Set exercise: Copy out every record below, word for word.
START Input material
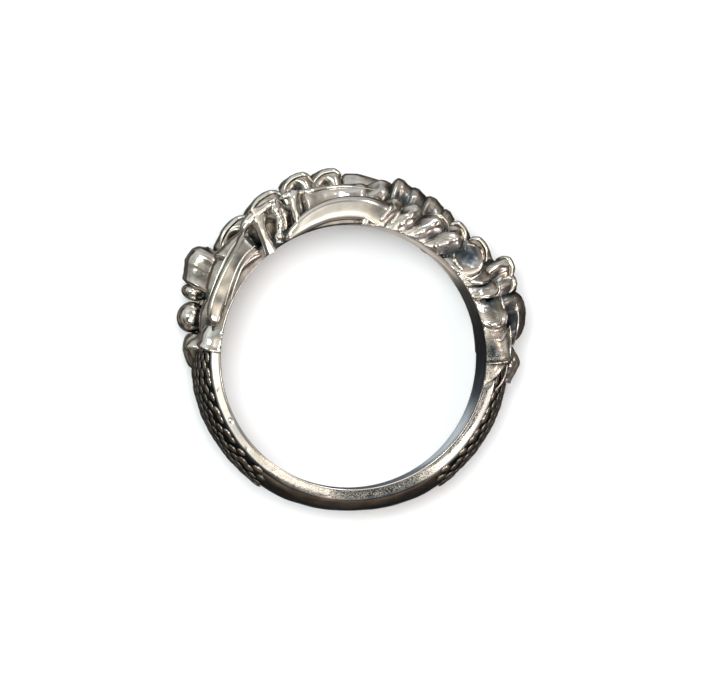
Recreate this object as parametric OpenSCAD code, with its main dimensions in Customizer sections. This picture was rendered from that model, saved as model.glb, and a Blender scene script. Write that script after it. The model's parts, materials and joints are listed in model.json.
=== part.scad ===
// Claw ring: one silver casting in which two scaled feet, one on each shoulder, clasp across the head.
// The ring lies on its side. The finger hole runs along Z, the head points to +Y and the back to -Y.
// The origin is on the axis of the finger hole, in the plane that the ring lies on.

/* [Finger hole] */
// Inside diameter of the ring
hole_d = 19; // [16:0.5:22]

/* [Band] */
// Wall at the back, at the middle of the band
back_wall = 1.6; // [1.2:0.1:2]
// Wall at the shoulders and under the feet, at the middle of the band
bed_wall = 1.9; // [1.5:0.1:2.1]
// Wall at both edges of the band, where its dome ends
edge_wall = 0.7; // [0.5:0.05:0.9]
// Depth of the band along the finger, at the back
back_depth = 4.4; // [3.5:0.1:6]
// Height of the pointed scales on the back half
scale_relief = 0.2; // [0.1:0.02:0.3]

/* [Feet] */
// Depth of the whole ring along the finger, at the head
head_depth = 10.2; // [9.6:0.1:11]
// How deep the hollows between knuckles and between scales are
relief = 0.5; // [0.3:0.05:0.6]
// How high the toes stand, as a share of the heights in the tables
toe_height = 1; // [0.9:0.02:1.1]

/* [Hidden] */
silver = [0.66, 0.64, 0.61];

hole_r = hole_d / 2;
half_depth = head_depth / 2;
// Half of the depth of the bed under the feet. The toes stand out past it on both sides.
bed_half = half_depth - 0.35;
// How far the casting reaches into the finger hole before the hole is bored
root = 0.35;
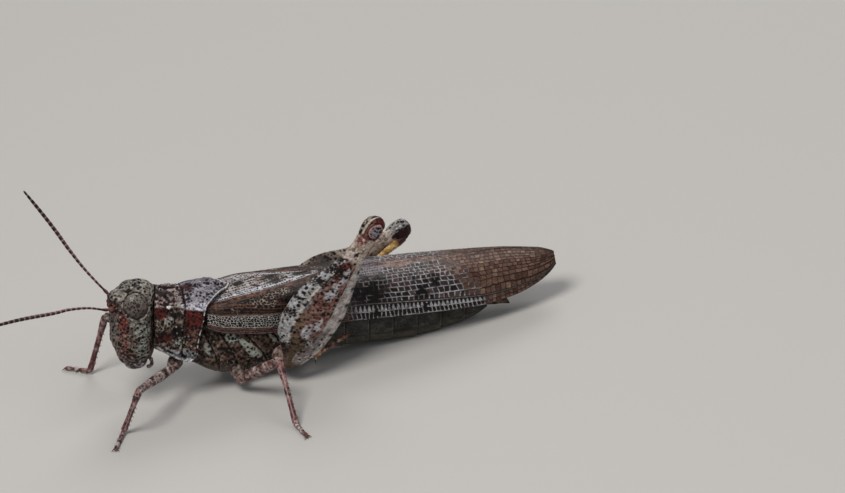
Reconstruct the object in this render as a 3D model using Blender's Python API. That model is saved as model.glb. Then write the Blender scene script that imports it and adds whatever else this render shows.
END Input material
Solution to the exercise:
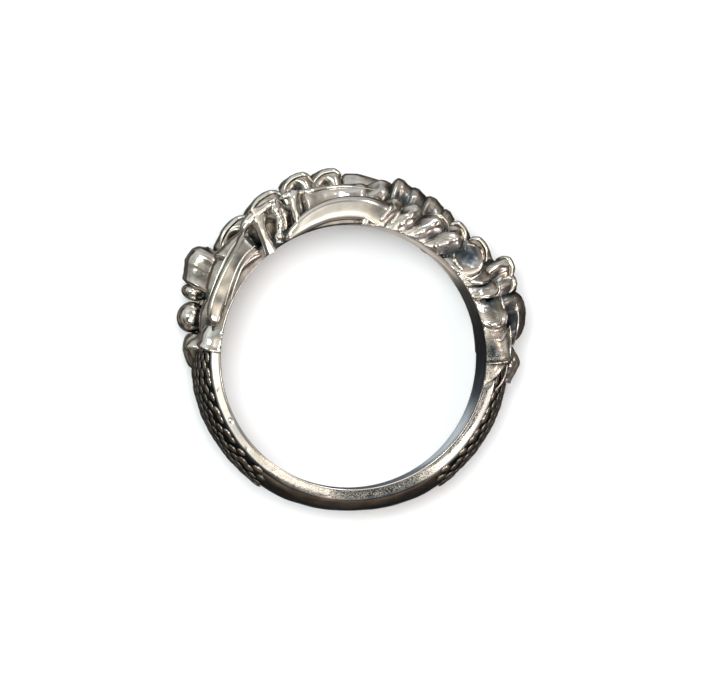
Recreate this object as parametric OpenSCAD code, with its main dimensions in Customizer sections. This picture was rendered from that model, saved as model.glb, and a Blender scene script. Write that script after it. The model's parts, materials and joints are listed in model.json.
=== part.scad ===
// Claw ring: one silver casting in which two scaled feet, one on each shoulder, clasp across the head.
// The ring lies on its side. The finger hole runs along Z, the head points to +Y and the back to -Y.
// The origin is on the axis of the finger hole, in the plane that the ring lies on.

/* [Finger hole] */
// Inside diameter of the ring
hole_d = 19; // [16:0.5:22]

/* [Band] */
// Wall at the back, at the middle of the band
back_wall = 1.6; // [1.2:0.1:2]
// Wall at the shoulders and under the feet, at the middle of the band
bed_wall = 1.9; // [1.5:0.1:2.1]
// Wall at both edges of the band, where its dome ends
edge_wall = 0.7; // [0.5:0.05:0.9]
// Depth of the band along the finger, at the back
back_depth = 4.4; // [3.5:0.1:6]
// Height of the pointed scales on the back half
scale_relief = 0.2; // [0.1:0.02:0.3]

/* [Feet] */
// Depth of the whole ring along the finger, at the head
head_depth = 10.2; // [9.6:0.1:11]
// How deep the hollows between knuckles and between scales are
relief = 0.5; // [0.3:0.05:0.6]
// How high the toes stand, as a share of the heights in the tables
toe_height = 1; // [0.9:0.02:1.1]

/* [Hidden] */
silver = [0.66, 0.64, 0.61];

hole_r = hole_d / 2;
half_depth = head_depth / 2;
// Half of the depth of the bed under the feet. The toes stand out past it on both sides.
bed_half = half_depth - 0.35;
// How far the casting reaches into the finger hole before the hole is bored
root = 0.35;
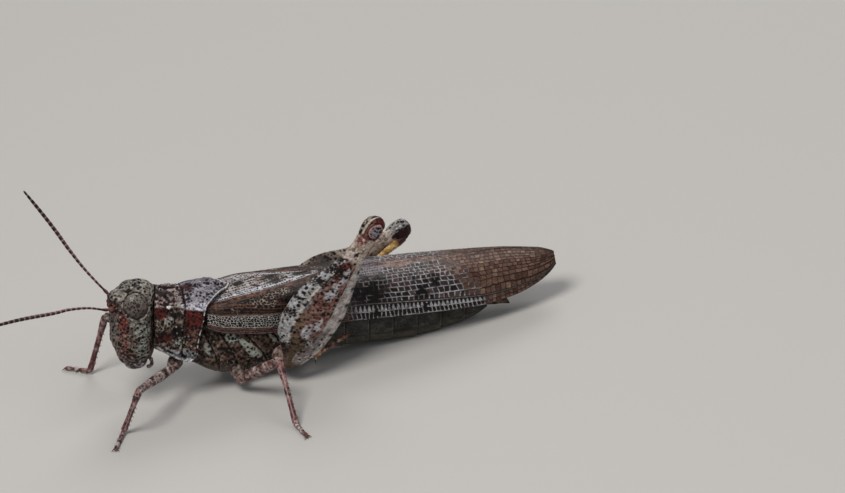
Reconstruct the object in this render as a 3D model using Blender's Python API. That model is saved as model.glb. Then write the Blender scene script that imports it and adds whatever else this render shows.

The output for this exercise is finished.